An unrelenting prison boom, marked by stark racial disparities, pulled a disproportionate number of young black men into prison in the last forty years. In Children of the Prison Boom, Sara Wakefield and Christopher Wildeman draw upon broadly representative survey data and interviews to describe the devastating effects of America's experiment in mass incarceration on a generation of vulnerable children tied to these men. In so doing, they show that the
effects of mass imprisonment may be even greater on the children left behind than on the men who were locked up.Parental imprisonment has been transformed from an event affecting only the
unluckiest of children-those with parents seriously involved in crime-to one that is remarkably common, especially for black children. This book documents how, even for children at high risk of problems, paternal incarceration makes a bad situation worse, increasing mental health and behavioral problems, infant mortality, and child homelessness.

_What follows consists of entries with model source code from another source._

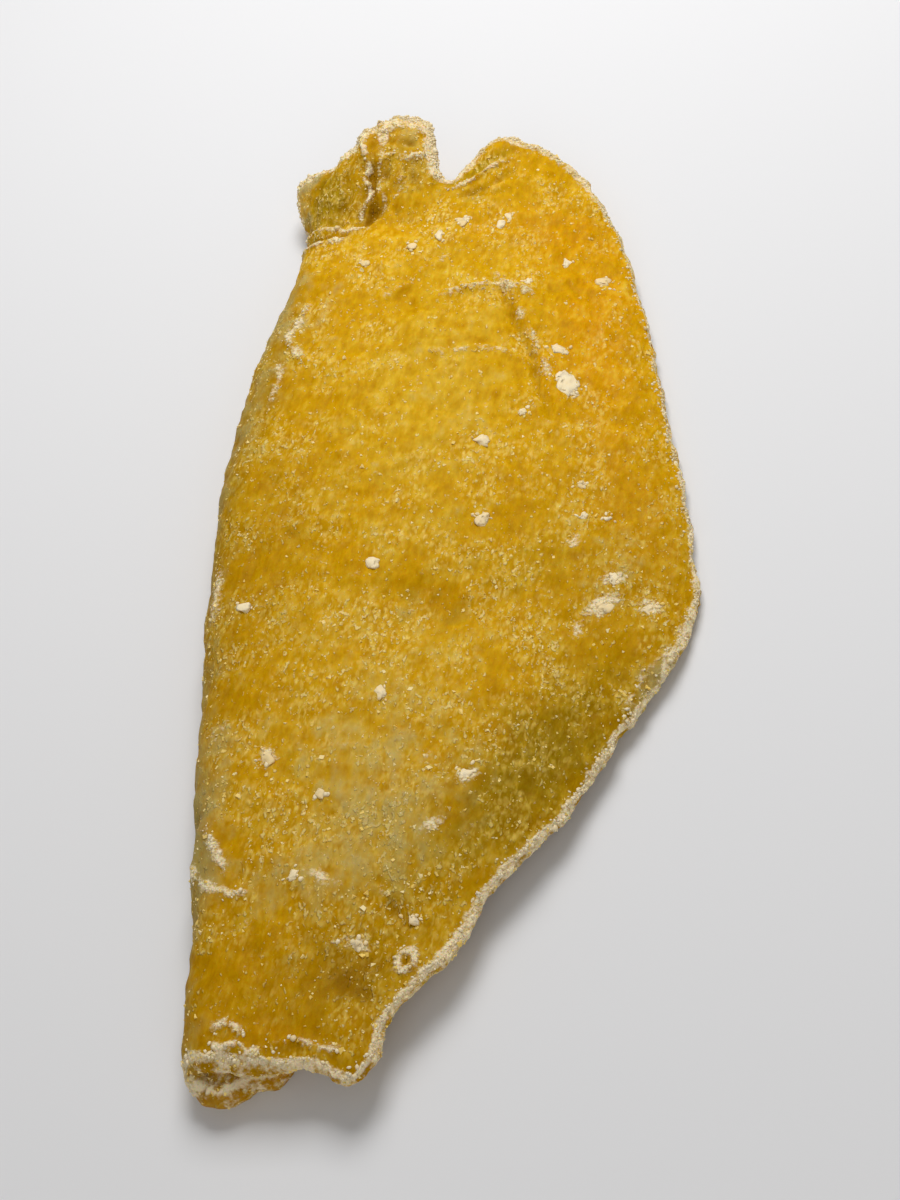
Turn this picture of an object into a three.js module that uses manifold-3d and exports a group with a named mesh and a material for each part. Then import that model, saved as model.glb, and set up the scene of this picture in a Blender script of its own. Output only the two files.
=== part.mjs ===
// A dried mango slice: one thin leathery sheet, arched between a left margin that is folded under
// along the slice and a right rim that comes down to the ground, with a pleated and notched head.
// Millimetres. X runs across the slice, Y along it from the foot to the head, and Z up from the
// ground that it rests on. The sheet is laid out flat first, as a pattern, and then bent.
import * as THREE from 'three';
import { mergeVertices } from 'three/addons/utils/BufferGeometryUtils.js';
import Module from 'manifold-3d';

// Thickness of the sheet and of its cut rim, each as [y, thickness] along the slice.
const SHEET_THICKNESS = [[-67, 2.7], [-40, 2.5], [30, 2.4], [48, 2.0], [64, 1.5]];
const RIM_THICKNESS = [[-67, 2.2], [-60, 1.7], [-48, 1.2], [66, 1.0]];
// Width of the band beside the rim in which the sheet thins down to it.
const RIM_TAPER = 3.2;

// The fold under the left side, by y: where it starts, its radius, its angle and its crest's height.
const FOLD_X = [
  [-68, -10.6], [-58, -11.8], [-43, -14.6], [-24, -17.9], [-9, -20.6], [8, -22.6],
  [24, -22.8], [36, -21.8], [46, -21.6], [54, -22.2], [66, -22.8],
];
const FOLD_RADIUS = [[-68, 1.8], [-52, 2.1], [-30, 2.9], [0, 3.3], [22, 3.3], [36, 2.9], [58, 2.9]];
const FOLD_DEGREES = [[-68, 178], [22, 178], [32, 165], [38, 138], [44, 98], [49, 56], [54, 28], [62, 10]];
const CREST_HEIGHT = [
  [-68, 4.85], [-52, 5.4], [-30, 6.95], [0, 7.7], [22, 7.7], [36, 7.6], [48, 7.0], [56, 6.9], [64, 7.0],
];

// The arch from the crest to the right rim, by y: the rim's height and its distance from the middle.
const ARCH_END_HEIGHT = [
  [-68, 3.6], [-54, 4.3], [-42, 3.9], [-28, 2.2], [-12, 1.25], [12, 1.25], [30, 1.6], [46, 2.8], [60, 5.0],
];
const ARCH_END_X = [
  [-66, 6], [-52, 11], [-38, 17], [-24, 24], [-8, 29.5], [8, 26.6], [28, 21], [44, 15.6], [58, 6], [66, 2],
];
const ARCH_POWER = 1.8;
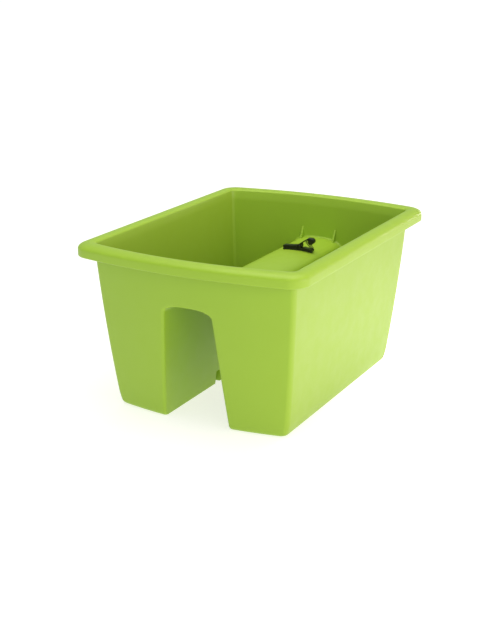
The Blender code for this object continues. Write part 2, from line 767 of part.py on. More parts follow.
# ------------------------------------------------------------------ assembly
def main():
    clear_scene()
    parts = make_collection("self_watering_planter")
    cutters = make_collection("cutters")
    lime = material("lime_polypropylene", (0.42, 0.60, 0.06), 0.55)
    grey = material("grey_polypropylene", (0.10, 0.11, 0.11), 0.6)
    white = material("white_foam", (0.85, 0.85, 0.82), 0.7)
    red = material("red_polypropylene", (0.65, 0.05, 0.03), 0.45)
    rubber = material("green_rubber", (0.13, 0.24, 0.03), 0.7)
    black = material("black_nylon", (0.012, 0.012, 0.011), 0.45)
    steel = material("black_steel", (0.05, 0.05, 0.05), 0.3, 1.0)

    make_pot(parts, cutters, lime)
    for word, side in (("left", -1), ("right", 1)):
        make_deck(f"reservoir_deck_{word}", side, parts, cutters, grey)
        for place_word, y in zip(("front", "back"), BASKET_Y):
            make_basket(f"wicking_basket_{place_word}_{word}", side, y, parts, cutters, grey)
        make_tube(f"filler_tube_{word}", side, parts, cutters, grey)
        make_float(f"gauge_float_{word}", side, parts, white)
        make_rod(f"gauge_rod_{word}", side, parts, red)
        make_cap(f"filler_cap_{word}", side, parts, grey)
        make_plug(f"drain_plug_{word}", side, parts, rubber)

    frame = bpy.data.objects.new("clip_pivot_frame", None)
    parts.objects.link(frame)
    frame.location = CLIP_PIVOT
    frame.rotation_euler = (0, 0, CLIP_YAW)
    make_lower_lever(frame, parts, cutters, black)
    make_upper_lever(frame, parts, cutters, black)
    make_pin(frame, parts, steel)
    make_wire_spring(frame, parts, steel)


main()
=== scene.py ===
import math

import bmesh
import bpy
from mathutils import Matrix, Vector


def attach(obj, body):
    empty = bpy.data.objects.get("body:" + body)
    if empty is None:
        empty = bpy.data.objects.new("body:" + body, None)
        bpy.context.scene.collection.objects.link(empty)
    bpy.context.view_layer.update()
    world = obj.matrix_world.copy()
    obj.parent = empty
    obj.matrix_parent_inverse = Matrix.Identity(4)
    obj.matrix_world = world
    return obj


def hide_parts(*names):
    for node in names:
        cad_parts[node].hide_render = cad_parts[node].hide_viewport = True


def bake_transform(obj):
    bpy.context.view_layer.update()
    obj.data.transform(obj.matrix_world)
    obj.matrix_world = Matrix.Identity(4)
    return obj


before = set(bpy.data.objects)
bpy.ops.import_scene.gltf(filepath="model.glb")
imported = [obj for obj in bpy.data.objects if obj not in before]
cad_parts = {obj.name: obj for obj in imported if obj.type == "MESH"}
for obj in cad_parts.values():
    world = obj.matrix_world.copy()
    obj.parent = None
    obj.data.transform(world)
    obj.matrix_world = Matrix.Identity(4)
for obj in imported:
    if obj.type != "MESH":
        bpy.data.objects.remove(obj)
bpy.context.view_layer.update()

# Pot, in metres: X across the rail channel, Y along it, Z up from the feet
HEIGHT = 0.200
WALL = 0.003
GAP = 0.0003
HALF_X_FOOT, HALF_X_GROWTH, HALF_X_BULGE = 0.1103, 0.0171, 0.0076
HALF_Y_FOOT, HALF_Y_GROWTH, HALF_Y_BULGE = 0.1425, 0.0194, 0.0047
BOW_FOOT, BOW_TOP = 0.0117, 0.0159
HEEL_TUCK, HEEL_HEIGHT = 0.0024, 0.0205
CORNER_RADIUS = 0.007
FOOT_ROUND_OUTER, FOOT_ROUND_CHANNEL = 0.006, 0.002
CAVITY_ROUND_OUTER, CAVITY_ROUND_CHANNEL = 0.004, 0.002
CHANNEL_HALF_FOOT, CHANNEL_TAPER = 0.0414, 0.0865
CHANNEL_SPRING_HEIGHT, CHANNEL_CROWN, CHANNEL_SQUARENESS = 0.1315, 0.0108, 2.75
MOUTH_ROUND_SIDE, MOUTH_ROUND_TOP = 0.0042, 0.0025
SHOULDER_HEIGHT = 0.150
NICHE_Y, NICHE_HALF_LENGTH, NICHE_HEIGHT, NICHE_DEPTH = 0.030, 0.006, 0.0165, 0.0062
NICHE_SLOPE, NICHE_CORNER = 0.0008, 0.0012
GUSSET_X, GUSSET_THICKNESS, GUSSET_REACH = 0.0233, 0.0024, 0.0085
GUSSET_FOOT_Z, GUSSET_TOP_Z = 0.139, 0.158
RIM_HALF_X, RIM_HALF_Y, RIM_BOW, RIM_CORNER = 0.1253, 0.1605, 0.0158, 0.008
RIM_CREST, RIM_LIP, RIM_DROP, RIM_LIP_BOTTOM = 0.0075, 0.0185, 0.0065, 0.1852

# Reservoir parts
DECK_Z, DECK_THICKNESS, DECK_CLEARANCE = 0.050, 0.0025, 0.001
POST_RADIUS, POST_X, POST_Y = 0.0035, (0.052, 0.099), (-0.100, 0.126)
LEG_CENTRE_X = 0.0765
BASKET_Y = (-0.060, 0.080)
BASKET_TOP_RADIUS, BASKET_FOOT_RADIUS, BASKET_FOOT_Z, BASKET_WALL = 0.021, 0.015, 0.006, 0.0018
SLOT_Y = (-0.022, -0.010, 0.002, 0.014, 0.026, 0.038, 0.114, 0.124)
SLOT_LENGTH, SLOT_WIDTH = 0.040, 0.004
TUBE_X, TUBE_Y = 0.084, -0.124
TUBE_RADIUS, TUBE_BORE, TUBE_MOUTH_RADIUS = 0.013, 0.0115, 0.015
TUBE_FOOT_Z, TUBE_TOP_Z, CAP_TOP_Z = 0.007, 0.164, 0.167
FLOAT_RADIUS, FLOAT_FOOT_Z, FLOAT_HEIGHT, ROD_RADIUS = 0.010, 0.0045, 0.022, 0.0015
DRAIN_Z, DRAIN_RADIUS, DRAIN_FLANGE = 0.0085, 0.0033, 0.0046
OVERFLOW_Y, OVERFLOW_Z, OVERFLOW_RADIUS = 0.060, 0.046, 0.0035

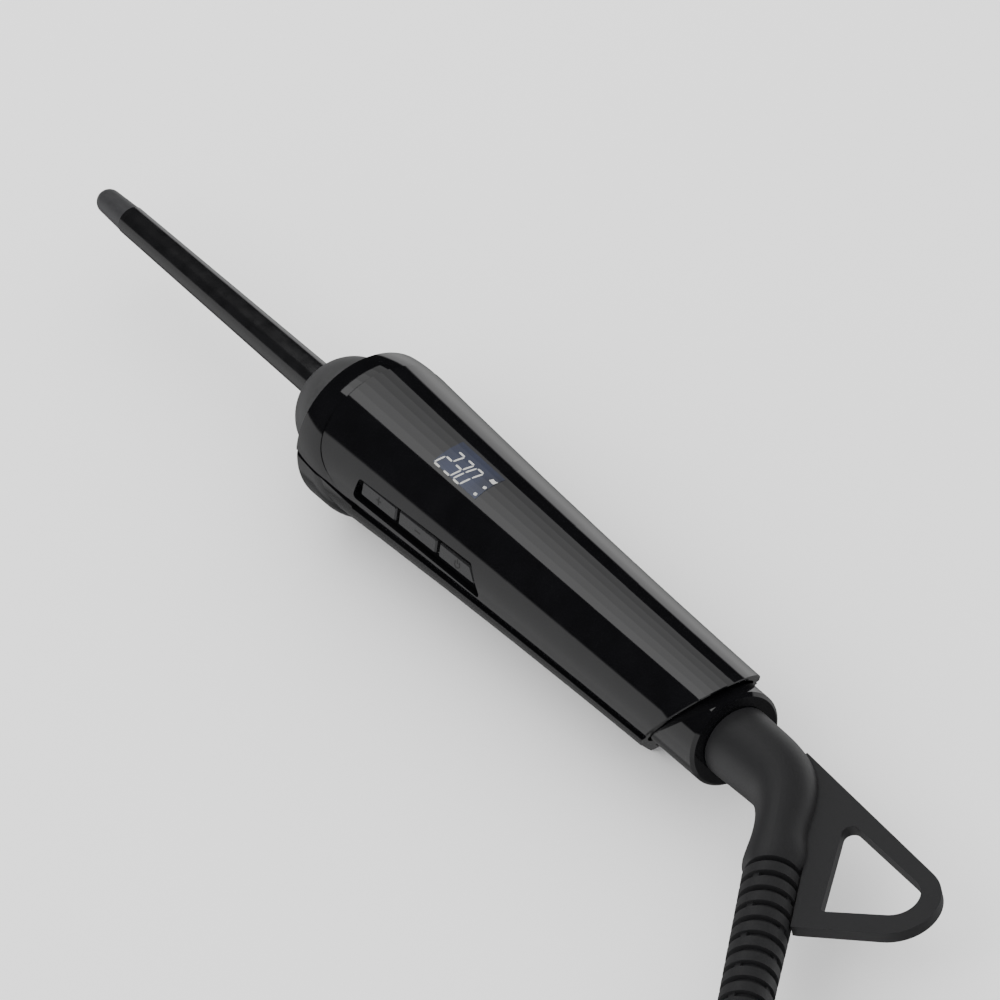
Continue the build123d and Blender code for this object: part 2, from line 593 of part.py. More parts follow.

Pushing against prevailing understandings of and research on the consequences of mass incarceration for inequality among adult men, these harms to
children translate into large-scale increases in racial inequalities. Parental imprisonment has become a distinctively American way of perpetuating intergenerational inequality-one that should be placed
alongside a decaying public education system and concentrated disadvantage in urban centers as a factor that disproportionately touches, and disadvantages, poor black children. More troubling, even if incarceration rates were reduced dramatically in the near future, the long-term harms of our national experiment in the mass incarceration of marginalized men are yet to be fully revealed. Optimism about current reductions in the imprisonment rate and the resilience of
children must therefore be set against the backdrop of the children of the prison boom-a lost generation now coming of age.